## BEGIN Collected material
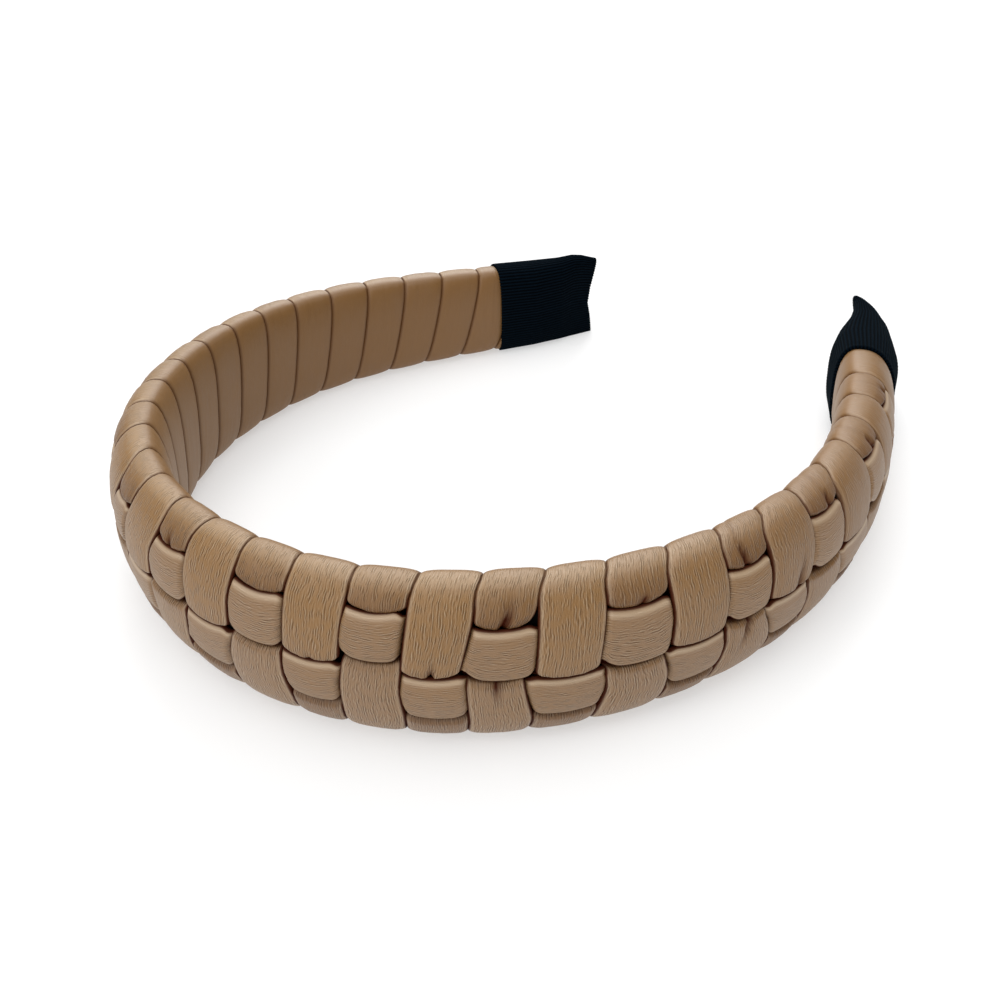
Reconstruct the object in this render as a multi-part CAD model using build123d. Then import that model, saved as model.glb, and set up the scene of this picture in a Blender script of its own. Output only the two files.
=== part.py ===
from build123d import *
import os
from math import copysign, cos, pi, radians, sin, sqrt, tan

os.makedirs("parts", exist_ok=True)

# A padded headband lying on its lower edge, open towards +Y. All lengths are in millimetres.
# A strip of leather is wound round a padded hoop, one turn beside the next. On the front the turns pass
# over and under two long strips that run from tip to tip, and a ribbon sleeve closes each tip.

# Strips and weave
PITCH = 10.0              # along the band, from one turn of the wrap to the next
TURNS = 34                # turns that show between the two ribbons
STRIP_GAP = 0.6           # between the edges of neighbouring turns, and of the two long strips
EDGE_THICKNESS = 0.6      # of a strip at its turned edges
CROWN = 0.7               # by which a strip's middle stands above its edges
THINNEST = 0.1            # edge of a strip where it passes from over to under
SWAY = 1.1                # a strip's way above or below the middle of the weave
SHOULDER = 0.25           # share of a strip's width from its edge to its shoulder
NARROWEST = 1.2           # width at which the wound strip ends beside each ribbon
BACK_SLANT = 0.64         # share of a pitch that a turn advances on its way down the inner face
TOP_SHIFT = -0.40         # pitches from the crown's middle to the edge of the middle turn, on the top edge
PITCH_DRIFT = 0.028       # share by which the pitch grows from the crown to the last turn on the right
ROW_PITCH = 9.9           # height from the middle of one long strip to the middle of the other, at the crown
ROW_RAISE = 1.8           # of the line between the long strips above the band's mid height, at the crown

# Hoop
ARM_LENGTH = 198.0        # along the centre line, from the crown to each tip
BAND_WIDTH = 33.4         # height of the lying band at the crown
FRONT_DEPTH = 7.6         # from the centre line to the outer face
BACK_DEPTH = 5.2          # from the centre line to the inner face
FRONT_ROUND = 0.95        # 1 is an ellipse, less is nearer to a box
BACK_ROUND = 0.70
LEAN = 3.2                # degrees by which the band's upper edge leans inwards
CLEARANCE = 0.2           # between a soft piece and what it is wound on or butts against

# Core
CORE_SIDE_INSET = 1.75    # of the core under the strips on the edges and the inner face
CORE_FRONT_INSET = 5.1    # of the core under the weave
CORE_SPACING = 14.0       # between the core's sections

# Ribbon sleeves
RIBBON_LENGTH = 28.0      # from the last turn to the pinched end
RIBBON_WALL = 1.2

# Turning of the centre line, in degrees over BEND_SPAN: share of the arm, left arm, right arm
BEND_SPAN = 10.0
BENDS = (
    (0.0, 7.7, 8.7),
    (0.2, 10.1, 7.9),
    (0.4, 9.3, 6.8),
    (0.6, 8.2, 6.6),
    (0.8, 0.8, 3.1),
    (1.0, 0.0, 0.2),
)
# Width of the band: share of the arm, share of BAND_WIDTH
TAPER = ((0.0, 1.0), (0.25, 0.97), (0.5, 0.88), (1.0, 0.64))
# Ribbon sleeve: share of RIBBON_LENGTH from the mouth, share of the band's depth, share of its width
PINCH = ((0.0, 1.0, 1.0), (0.3, 1.02, 1.0), (0.6, 0.75, 1.0), (0.85, 0.38, 1.0), (1.0, 0.18, 1.03))
CAVITY_END = 0.72         # share of RIBBON_LENGTH that is hollow
PLUG_END = 0.70           # share of RIBBON_LENGTH that the core reaches into the sleeve
# Places of one turn round the section, in degrees: 0 is the front, 90 the top edge, 180 the inner face
BACK_AND_BOTTOM = (-180, -140, -115, -96, -76, -54, -39)
ROWS_UPWARD = (1.5, 1.25, 1.0, 0.75, 0.5, 0.25, 0.0, -0.25, -0.5)   # 0 upper row, 1 lower row
TOP_AND_BACK = (57, 74, 92, 110, 140)
# Corners of the arcs that make the core's and the sleeves' sections, in degrees
ARC_ENDS = (-60, 60, 125, 235)
STEPS_PER_PITCH = 4       # sections of a long strip
LINE_STEP = 1.0           # of the centre line's working points


def between(rows, share, column=1):
    """Value of a table's column at a share, in a straight line between its rows."""
    for low, high in zip(rows, rows[1:]):
        if share <= high[0]:
            break
    part = (share - low[0]) / (high[0] - low[0])
    return low[column] + part * (high[column] - low[column])


def arm_path(column):
    """Points of one arm's centre line from the crown to the tip: x, y and heading."""
    steps = round(ARM_LENGTH / LINE_STEP)
    step = ARM_LENGTH / steps
    points = [(0.0, 0.0, 0.0)]
    for i in range(steps):
        x, y, heading = points[-1]
        turn = radians(between(BENDS, (i + 0.5) / steps, column)) * step / BEND_SPAN
        middle = heading + turn / 2
        points.append((x + step * cos(middle), y + step * sin(middle), heading + turn))
    return points


LEFT_ARM, RIGHT_ARM = arm_path(1), arm_path(2)


def centre(s):
    """Centre line at a distance from the crown, negative on the left arm: x, y and heading."""
    arm = RIGHT_ARM if s > 0 else LEFT_ARM
    place = min(abs(s) / ARM_LENGTH, 1.0) * (len(arm) - 1)
    i = min(int(place), len(arm) - 2)
    x, y, heading = (a + (place - i) * (b - a) for a, b in zip(arm[i], arm[i + 1]))
    return (x, y, heading) if s > 0 else (-x, y, -heading)


def height_share(angle):
    """Height of a place on the section, from -1 at the lower edge to 1 at the upper edge."""
    rounding = FRONT_ROUND if abs(angle) <= 90 else BACK_ROUND
    return copysign(abs(sin(radians(angle))) ** rounding, sin(radians(angle)))


def front_angle(share):
    """Place on the front, in degrees, at a share of the half width."""
    # The inverse of height_share by halving, because the section is a power of a sine
    low, high = -90.0, 90.0
    for _ in range(30):
        angle = (low + high) / 2
        low, high = (angle, high) if height_share(angle) < share else (low, angle)
    return angle


def skin(s, angle, depth, deep=1.0, wide=1.0):
    """Point at a depth under the band's outer surface."""
    x, y, heading = centre(s)
    half = BAND_WIDTH / 2 * between(TAPER, abs(s) / ARM_LENGTH) * wide
    c, d = cos(radians(angle)), sin(radians(angle))
    reach, rounding = (FRONT_DEPTH * deep, FRONT_ROUND) if c > 0 else (BACK_DEPTH * deep, BACK_ROUND)
    across, up = abs(c) ** rounding, abs(d) ** rounding
    # The surface's normal, from the section's own formula
    power = 2 / rounding - 1
    normal = Vector(across ** power / reach, up ** power / half).normalized()
    u = copysign(reach * across - depth * normal.X, c)
    z = copysign(half * up - depth * normal.Y, d)
    u -= z * tan(radians(LEAN))
    return Vector(x + sin(heading) * u, y - cos(heading) * u, half + z)


def slip(angle):
    """Pitches by which an edge of the wrap is ahead of its place on the top edge of the band."""
    drop = (1 - height_share(angle)) / 2
    if angle > 90:
        return BACK_SLANT * drop
    if angle < -90:
        return BACK_SLANT * drop - 1
    return (BACK_SLANT - 1) * drop


def along(turn):
    """Distance from the crown of a number of turns, which is negative on the left arm."""
    return PITCH * turn * (1 + PITCH_DRIFT * turn / (TURNS / 2))


def turn_at(s):
    """Number of turns from the crown at a distance, the inverse of along."""
    bend = PITCH_DRIFT / (TURNS / 2)
    return (sqrt(1 + 4 * bend * s / PITCH) - 1) / (2 * bend)


FIRST_TURN = TOP_SHIFT - TURNS / 2
LEFT_MOUTH, RIGHT_MOUTH = along(FIRST_TURN), along(FIRST_TURN + TURNS)
OVER_DEPTH = CROWN + EDGE_THICKNESS + THINNEST / 2
ROW_SHARE = ROW_PITCH / (BAND_WIDTH / 2)
UPPER_ROW = ROW_RAISE / (BAND_WIDTH / 2) + ROW_SHARE / 2
STRIP_GAP_SHARE = STRIP_GAP / PITCH / 2


def depths(level):
    """Depth of a strip's bottom, edges and shoulders: level 1 is over, -1 under."""
    middle = OVER_DEPTH + (1 - level) * SWAY
    bottom = middle + EDGE_THICKNESS * max(-level, 0) + THINNEST / 2
    edge = middle - EDGE_THICKNESS * max(level, 0) - THINNEST / 2
    return bottom, edge, edge - CROWN


def wrap_level(turn, angle):
    """Level of a turn of the wrap at a place round the section."""
    if abs(angle) > 90:
        return 1.0
    over = 1 if turn % 2 else -1
    row = (UPPER_ROW - height_share(angle)) / ROW_SHARE
    if row < 0:
        return 1.0 if over > 0 else -cos(pi * max(row, -1))
    if row > 1:
        return 1.0 if over < 0 else cos(pi * min(row, 2))
    return over * cos(pi * row)


def long_level(s, angle, row):
    """Level of a long strip, row 0 or 1, at a distance along the band and a place on the front."""
    turn = turn_at(s) - FIRST_TURN - slip(angle)
    return sin(pi * turn) * (1 - 2 * row)


def arc_section(s, depth, deep=1.0, wide=1.0):
    """Closed section of four arcs, at a depth that is a function of the place."""
    edges = []
    for start, end in zip(ARC_ENDS, ARC_ENDS[1:] + (ARC_ENDS[0] + 360,)):
        arc = [skin(s, a, depth(a), deep, wide) for a in (start, (start + end) / 2, end)]
        edges.append(Edge.make_three_point_arc(*arc))
    return Wire(edges)


def core_depth(angle):
    """Depth of the core under the band's outer surface, most at the middle of the front."""
    front = max(cos(radians(angle)), 0)
    return CORE_SIDE_INSET + (CORE_FRONT_INSET - CORE_SIDE_INSET) * front


def flattened(points):
    """Corners of a section, moved into the plane of three of them."""
    first, second, third = points[0], points[1], points[3]
    normal = (second - first).cross(third - first).normalized()
    return [point - normal * (point - first).dot(normal) for point in points]


def wrap_strip():
    """The wound strip, as straight walls from one place round the section to the next."""
    angles = list(BACK_AND_BOTTOM)
    angles += [front_angle(UPPER_ROW - row * ROW_SHARE) for row in ROWS_UPWARD]
    angles += list(TOP_AND_BACK)
    sections = []
    for turn in range(-1, TURNS + 1):
        for angle in angles:
            edges = (turn + STRIP_GAP_SHARE, turn + 1 - STRIP_GAP_SHARE)
            left, right = (along(FIRST_TURN + edge + slip(angle)) for edge in edges)
            # Each end of the strip is cut beside its ribbon
            left = max(left, LEFT_MOUTH + CLEARANCE)
            right = min(right, RIGHT_MOUTH - CLEARANCE)
            if right - left < NARROWEST:
                continue
            bottom, edge, crest = depths(wrap_level(turn, angle))
            inner = (right - left) * SHOULDER
            outline = ((left, bottom), (right, bottom), (right, edge), (right - inner, crest),
                       (left + inner, crest), (left, edge))
            sections.append([skin(s, angle, depth) for s, depth in outline])
    sections[0], sections[-1] = flattened(sections[0]), flattened(sections[-1])
    return Solid.make_loft([Wire.make_polygon(points, close=True) for points in sections], ruled=True)


def long_strip(row):
    """One of the two strips that run from ribbon to ribbon through the wrap."""
    middle = UPPER_ROW - row * ROW_SHARE
    half = ROW_SHARE / 2 * (1 - STRIP_GAP / ROW_PITCH)
    low, high = middle - half, middle + half
    inner = 2 * half * SHOULDER
    start, finish = LEFT_MOUTH + CLEARANCE, RIGHT_MOUTH - CLEARANCE
    steps = round((finish - start) / PITCH * STEPS_PER_PITCH)
    sections = []
    for i in range(steps + 1):
        s = start + (finish - start) * i / steps
        points = []
        for share, layer in ((low, 0), (high, 0), (high, 1), (high - inner, 2), (low + inner, 2), (low, 1)):
            angle = front_angle(share)
            points.append(skin(s, angle, depths(long_level(s, angle, row))[layer]))
        sections.append(Wire.make_polygon(points, close=True))
    return Solid.make_loft(sections, ruled=True)


def sleeve_loft(side, depth, end):
    """Solid of the sleeve's shape at a depth, from the mouth to a share of the ribbon's length."""
    mouth = LEFT_MOUTH if side < 0 else RIGHT_MOUTH
    shares = [row[0] for row in PINCH if row[0] < end] + [end]
    sections = []
    for share in shares:
        s = mouth + side * share * RIBBON_LENGTH
        deep, wide = between(PINCH, share, 1), between(PINCH, share, 2)
        sections.append(arc_section(s, lambda angle: depth, deep, wide))
    return Solid.make_loft(sections)


def band_core():
    """The padded hoop that carries the strips, with a thicker plug in each ribbon sleeve."""
    steps = round((RIGHT_MOUTH - LEFT_MOUTH) / CORE_SPACING)
    places = [LEFT_MOUTH + (RIGHT_MOUTH - LEFT_MOUTH) * i / steps for i in range(steps + 1)]
    hoop = Solid.make_loft([arc_section(s, core_depth) for s in places])
    plugs = [sleeve_loft(side, RIBBON_WALL + CLEARANCE, PLUG_END) for side in (-1, 1)]
    return hoop.fuse(*plugs)


def tip_ribbon(side):
    """Ribbon sleeve, pinched flat at its closed end."""
    return sleeve_loft(side, 0.0, 1.0).cut(sleeve_loft(side, RIBBON_WALL, CAVITY_END))


pieces = {
    "band_core": band_core(),
    "wrap_strip": wrap_strip(),
    "long_strip_upper": long_strip(0),
    "long_strip_lower": long_strip(1),
    "tip_ribbon_left": tip_ribbon(-1),
    "tip_ribbon_right": tip_ribbon(1),
}

# The origin goes to the middle of the floor under the whole band
box = Compound(list(pieces.values())).bounding_box()
to_origin = Location((-box.center().X, -box.center().Y, -box.min.Z))
for name, piece in pieces.items():
    export_step(piece.moved(to_origin), f"parts/{name}.step")
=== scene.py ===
import bpy
import numpy as np
from math import cos, pi, radians, sin, tan
from mathutils import Matrix, Vector


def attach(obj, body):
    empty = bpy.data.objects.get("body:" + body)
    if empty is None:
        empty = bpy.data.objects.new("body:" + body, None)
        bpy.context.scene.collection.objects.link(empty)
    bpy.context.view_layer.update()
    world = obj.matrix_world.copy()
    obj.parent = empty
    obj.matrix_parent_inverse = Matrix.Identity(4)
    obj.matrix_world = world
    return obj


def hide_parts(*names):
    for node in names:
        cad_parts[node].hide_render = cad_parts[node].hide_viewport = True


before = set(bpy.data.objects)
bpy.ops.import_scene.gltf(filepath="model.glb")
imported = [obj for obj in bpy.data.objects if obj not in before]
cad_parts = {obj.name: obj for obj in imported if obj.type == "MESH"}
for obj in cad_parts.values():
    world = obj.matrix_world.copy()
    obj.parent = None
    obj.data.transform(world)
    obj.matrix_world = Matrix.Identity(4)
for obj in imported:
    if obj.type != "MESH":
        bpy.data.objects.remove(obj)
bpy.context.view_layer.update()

# The padded core: a springy plastic hoop in a layer of dark foam, bent to the head and narrower at its
# tips. The strips are wound on it and hide it, but for a little shadow at the corners of the weave.
FOAM_BROWN, FOAM_ROUGHNESS = "#120906", 0.95


def linear(hex_colour):
    """Linear colour of an sRGB hex value."""
    channels = [int(hex_colour[i:i + 2], 16) / 255 for i in (1, 3, 5)]
    return tuple(c / 12.92 if c <= 0.04045 else ((c + 0.055) / 1.055) ** 2.4 for c in channels) + (1.0,)


def node(tree, kind, settings=None, **inputs):
    """Adds a node with its settings. Its inputs, by name or number, get values, sockets or other nodes."""
    made = tree.nodes.new(kind)
    for key, value in (settings or {}).items():
        setattr(made, key, value)
    for key, value in inputs.items():
        by_number = key[0] == "i" and key[1:].isdigit()
        socket = made.inputs[int(key[1:])] if by_number else made.inputs[key.replace("_", " ")]
        if isinstance(value, bpy.types.Node):
            value = value.outputs[0]
        if isinstance(value, bpy.types.NodeSocket):
            tree.links.new(value, socket)
        else:
            socket.default_value = value
    return made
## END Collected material
▶ **Task brief**: Above are the lines; repeat exactly the ones from the line containing "# The origin" down to the line containing "bpy.data.objects.remove(obj)", both inclusive.

▶ **Answer**:
# The origin goes to the middle of the floor under the whole band
box = Compound(list(pieces.values())).bounding_box()
to_origin = Location((-box.center().X, -box.center().Y, -box.min.Z))
for name, piece in pieces.items():
    export_step(piece.moved(to_origin), f"parts/{name}.step")
=== scene.py ===
import bpy
import numpy as np
from math import cos, pi, radians, sin, tan
from mathutils import Matrix, Vector


def attach(obj, body):
    empty = bpy.data.objects.get("body:" + body)
    if empty is None:
        empty = bpy.data.objects.new("body:" + body, None)
        bpy.context.scene.collection.objects.link(empty)
    bpy.context.view_layer.update()
    world = obj.matrix_world.copy()
    obj.parent = empty
    obj.matrix_parent_inverse = Matrix.Identity(4)
    obj.matrix_world = world
    return obj


def hide_parts(*names):
    for node in names:
        cad_parts[node].hide_render = cad_parts[node].hide_viewport = True


before = set(bpy.data.objects)
bpy.ops.import_scene.gltf(filepath="model.glb")
imported = [obj for obj in bpy.data.objects if obj not in before]
cad_parts = {obj.name: obj for obj in imported if obj.type == "MESH"}
for obj in cad_parts.values():
    world = obj.matrix_world.copy()
    obj.parent = None
    obj.data.transform(world)
    obj.matrix_world = Matrix.Identity(4)
for obj in imported:
    if obj.type != "MESH":
        bpy.data.objects.remove(obj)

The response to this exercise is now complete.